WHY THE MICROWAVE WAS INVENTED
Still trying to get a feel for his new apartment, a young Arlington man decided he would cook himself dinner one night to save a few bucks for weekend festivities.
Now, his cooking skills were limited to the microwave and toaster oven. But on this night, he decided to cook a pizza in the oven. “How hard could it be?” he wondered aloud.
But before he even got the pizza in the oven, his smoke detector went off. He opened his door to let whatever was setting off the alarm filter out, and returned to the kitchen. Again, the alarm started beeping.
Seeing no smoke, the man decided he would unhook the device and return to cooking. “I won’t burn the apartment down cooking a pizza,” he vowed.
But when he went to unscrew the detector, flames and sparks shot out from the device. Somehow he had managed to light his smoke detector on fire instead of his pizza.
Building maintenance came and handled the wayward detector. Cooking his dinner the following night, the man decided to never venture from microwavable Hot Pockets and chicken nuggets again.
METRO SAMARITAN
A man and his young daughter boarded a relatively empty Metro train at Woodley Park one morning during rush hour.
There were seats open, but as the man and his daughter walked through the car, the energetic youngster declared, for all riders to hear, “I just want a window seat.”
None were available.
A middle-aged man smiled at her, stood up, and said, “Want this one?” And he moved to another seat.
AT LEAST IT WASN’T A RENOIR
At the National Gallery of Art one day, a young art-lover grew weary. The boy, about 8 years old, sighed and leaned against a wall, resting one high-topped sneaker behind him.
What he did not realize was that he was leaning on art: Sol Lewitt’s 1971 “Wall Drawing #65,” to be exact.
His horrified mother quickly pulled him off the drawing when she noticed him slouched indifferently against its base.
THE OLYMPIC SHOWER SPRINT
A Silver Spring resident raced home from her master’s swim team practice to catch the Olympic swimmers. But NBC was showing men’s gymnastics, so she jumped into the shower to rinse off all the chlorine.
She was about halfway through when her boyfriend shouted that the men’s 100-meter freestyle was coming up. Now, she already knew the result, but really wanted to see the race. She leapt out of the shower, soap still on her legs, conditioner in her hair. She wrapped herself in a towel, and started sprinting for the kitchen, when her boyfriend announced, “Wait, they’re showing a short.”
Back into the shower she went. The woman rinsed off the soap and started rinsing out her hair, when her boyfriend’s voice shouted again: “They’re on the blocks!”

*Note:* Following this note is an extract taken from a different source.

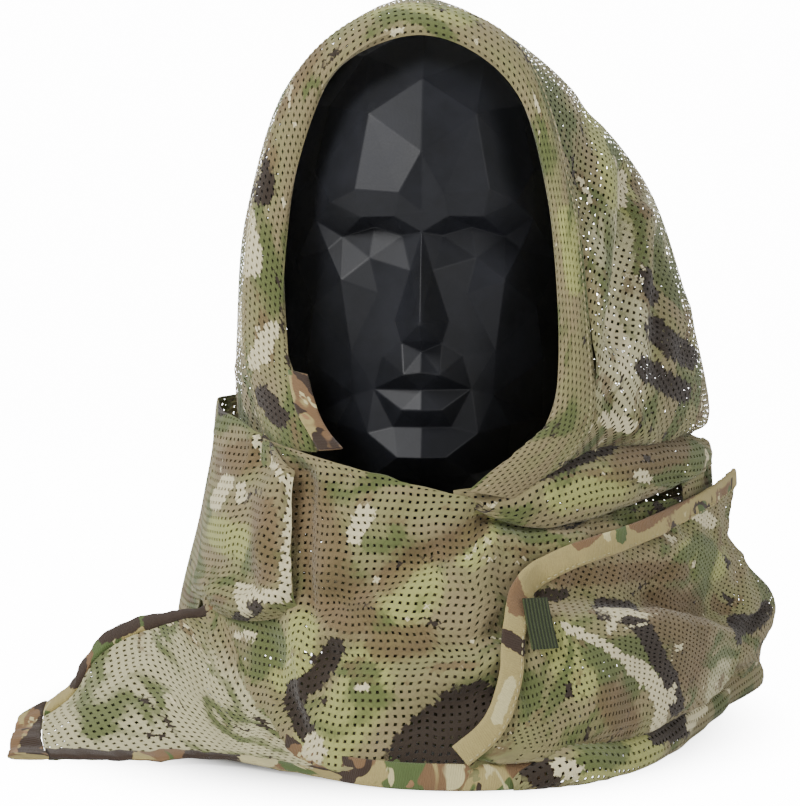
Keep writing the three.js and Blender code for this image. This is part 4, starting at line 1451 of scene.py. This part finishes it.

She jumped out of the shower, dripping wet and still with conditioner in her hair, and threw on her damp towel. She ran into the kitchen, dripping all over the floor, and watched America’s Nathan Adrian beat Austrialia’s James Magnussen by a mere one-hundredth of a second.
And then the woman returned to the bathroom, where she calmly finished her nice, hot shower.